The PSoCR coach and i-Team.cc founder said: ‘Jon was part of a golden generation of gifted under-16s who trained at the Mountbatten Centre with Portsmouth School of Cycle Racing on Friday nights and raced for i-Team at weekends from around 2003 to 2006.

‘He was there with his older brother Pete, along with Kate Calvert, Dani King, Richard Heathcote, Dave Sinclair, Sam Redding, Sam Patrick, Tom Butt and Ryan Howlett.

‘They all showed talent but took a few seasons to learn to be bike riders and start winning.

‘That was apart from Jon, who was a couple of years younger than the rest.

‘Looking back, I think the combination of his talent and competiveness, coupled with riding alongside his older brother and team-mates, had a positive impact on his early development.

‘If we do anything as a club to help our young riders develop, it’s simply to provide them with opportunities.
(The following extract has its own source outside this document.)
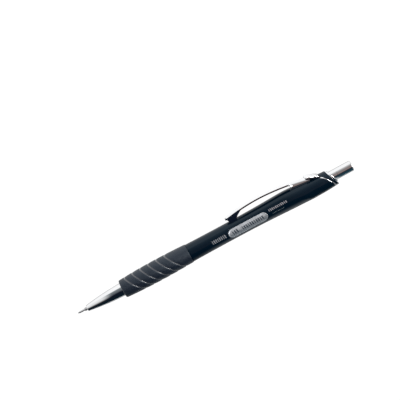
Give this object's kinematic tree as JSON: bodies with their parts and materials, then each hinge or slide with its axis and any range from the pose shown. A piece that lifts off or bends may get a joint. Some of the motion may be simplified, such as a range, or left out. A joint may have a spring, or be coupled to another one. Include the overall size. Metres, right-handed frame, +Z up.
{
  "type": "mechanical pencil",
  "caption": "Push-button mechanical pencil for 0.5 mm lead, with a rubber grip, a sprung pocket clip and a split brass clutch inside.",
  "frame": {"origin": "middle of the bounding box's underside, on the surface that the pencil lies on", "axes": "+X along the pencil, towards the lead tip; +Z up from the surface; the clip points to -Y and down, with its edge on the surface"},
  "size_m": [0.145, 0.0139, 0.0101],
  "materials": {
    "barrel_plastic": "polished black",
    "grip_rubber": "matt dark grey",
    "badge_foil": "satin silver",
    "brass": "turned",
    "chrome": "mirror plated",
    "pipe_steel": "drawn tube",
    "spring_steel": "bright wire",
    "coupling_plastic": "moulded",
    "tube_plastic": "moulded natural",
    "retainer_rubber": "moulded",
    "eraser_rubber": "moulded white",
    "graphite": "polished graphite"
  },
  "bodies": {
    "barrel": {"barrel": "barrel_plastic", "grip": "grip_rubber", "badge": "badge_foil", "spring_seat": "brass", "clip_collar": "chrome", "end_cap": "barrel_plastic", "cap_bezel": "chrome"},
    "nose": {"nose_cone": "chrome", "lead_sleeve": "pipe_steel", "lead_retainer": "retainer_rubber"},
    "clip": {"clip_arm": "chrome"},
    "carriage": {"chuck_shank": "brass", "chuck_coupling": "coupling_plastic", "lead_tube": "tube_plastic", "clutch_spring": "spring_steel"},
    "jaw_1": {"chuck_jaw_1": "brass"},
    "jaw_2": {"chuck_jaw_2": "brass"},
    "jaw_3": {"chuck_jaw_3": "brass"},
    "clutch_ring": {"clutch_ring": "brass"},
    "lead": {"writing_lead": "graphite"},
    "spare_leads": {"spare_leads": "graphite"},
    "eraser": {"eraser_ferrule": "spring_steel", "eraser": "eraser_rubber"},
    "button": {"button_cap": "chrome"}
  },
  "joints": [
    {"name": "nose_unscrew", "type": "slide", "parent": "barrel", "child": "nose", "axis": [1, 0, 0], "range_m": [0, 0.008]},
    {"name": "clip_flex", "type": "hinge", "parent": "barrel", "child": "clip", "pos_m": [-0.0507, -0.00315, 0.00307], "axis": [0, 0.3608, -0.9327], "range_deg": [0, 4], "stiffness_Nm_per_rad": 2.4},
    {"name": "button_press", "type": "slide", "parent": "barrel", "child": "carriage", "axis": [1, 0, 0], "range_m": [0, 0.0025], "stiffness_N_per_m": 1200, "springref_m": -0.001, "deforming": ["clutch_spring"]},
    {"name": "ring_travel", "type": "slide", "parent": "barrel", "child": "clutch_ring", "axis": [1, 0, 0], "range_m": [0, 0.0009]},
    {"name": "jaw_1_open", "type": "hinge", "parent": "carriage", "child": "jaw_1", "pos_m": [0.0465, 0.00128, 0.00478], "axis": [0, 0.3608, -0.9327], "range_deg": [0, 1]},
    {"name": "jaw_2_open", "type": "hinge", "parent": "carriage", "child": "jaw_2", "pos_m": [0.0465, 0.00193, 0.00559], "axis": [0, -0.9881, 0.1539], "range_deg": [0, 1]},
    {"name": "jaw_3_open", "type": "hinge", "parent": "carriage", "child": "jaw_3", "pos_m": [0.0465, 0.00231, 0.00462], "axis": [0, 0.6273, 0.7788], "range_deg": [0, 1]},
    {"name": "lead_feed", "type": "slide", "parent": "barrel", "child": "lead", "axis": [1, 0, 0], "range_m": [-0.0008, 0.006]},
    {"name": "spare_leads_shift", "type": "slide", "parent": "carriage", "child": "spare_leads", "axis": [-1, 0, 0], "range_m": [0, 0.0165]},
    {"name": "eraser_pull", "type": "slide", "parent": "carriage", "child": "eraser", "axis": [-1, 0, 0], "range_m": [0, 0.006]},
    {"name": "cap_pull", "type": "slide", "parent": "eraser", "child": "button", "axis": [-1, 0, 0], "range_m": [0, 0.019]}
  ],
  "couplings": [
    {"joint": "ring_travel", "follows": "button_press", "ratio": 0.35},
    {"joint": "jaw_1_open", "follows": "button_press", "rad_per_m": 6.95},
    {"joint": "jaw_2_open", "follows": "button_press", "rad_per_m": 6.95},
    {"joint": "jaw_3_open", "follows": "button_press", "rad_per_m": 6.95}
  ]
}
‘Opportunities to ride every week with other faster youth, junior and senior riders.

‘In my opinion, for a youth rider, just training regularly with people who are just a bit faster, will have a far bigger impact on success than what bike or wheels they ride and what coach they have.

‘After his first season, Jon totally dominated youth racing in the south region.

‘And in another couple of years he went on to be one of the best youth riders in Europe.’

Dibben started winning in i-Team colours almost immediately.

He took the East Riding of Yorkshire Youth Tour in 2003 before becoming the national cyclocross champion the following year.

He also took the south division youth road circuit crown and Youth Tour of Lichfield title in 2004.

Dibben successfully defended his national cyclocross jersey the following season, adding the British Youth Circuit Championship trophy to his collection.

In 2006, he began turning heads on the world stage – with four stage wins on his way to the International Youth Tour of Assen title.

National titles followed in circuit racing and in the omnium on the track before a successful defence of his Assen crown.

Watson said: ‘His two wins in the Assen International Youth Tour, which is like a mini Tour de France for youths and juniors, really caught the eye.

‘In fact, they still talk about the “Wunderkid” in the Netherlands!

‘Those Assen wins prove he was one of the best youth riders in the world at the time.

‘I wonder who has come close to matching such an impressive tally of victories?’

Alongside his second Assen triumph, Dibben won a support race at the 2007 Tour of Britain and the prologue of the Isle of Man Youth & Junior Tour in Douglas.

Another victory on the Tour of Britain undercard came 12 months later, with success in the national circuit race championship and stage wins coupled with overall titles in the Isle of Man Youth Tour and North West Youth 3-Day.

But it wasn’t just on the bike where he impressed Watson.

The i-Team.cc founder said: ‘Jon was not only one of the best youths to wear an i-Team jersey, he was a fantastic young person, too.

‘In all his time with us, I always found him a friendly, polite, quietly confident young man, who was never big-headed, or acted like he was something special – even though he clearly was.

‘He was always well turned out when he turned up on club rides with his dad, Jerry.

‘His bike was clean and well maintained – but he didn’t seem obsessed with bling and the latest most expensive equipment.

‘His bike was a tool for winning races – not something to pose on.

‘Mind you, he did look really cool on a bike from a young age, though. I called him our “mini pro”!

‘Now I can’t wait to see who will be the next rider standing on the left of a world champion in a picture like the one of him and Rob Hayles.’

Watson’s search for the next world champion to emerge from the area, following in the wheels of Rob Hayles, King and Dibben, is well under way.

Joe Truman is currently part of Team GB’s senior academy set-up and is working towards a place in the track squad for the 2020 Olympic Games in Tokyo.

Meanwhile, Watson has launched an exciting seven-strong junior race team for the current campaign.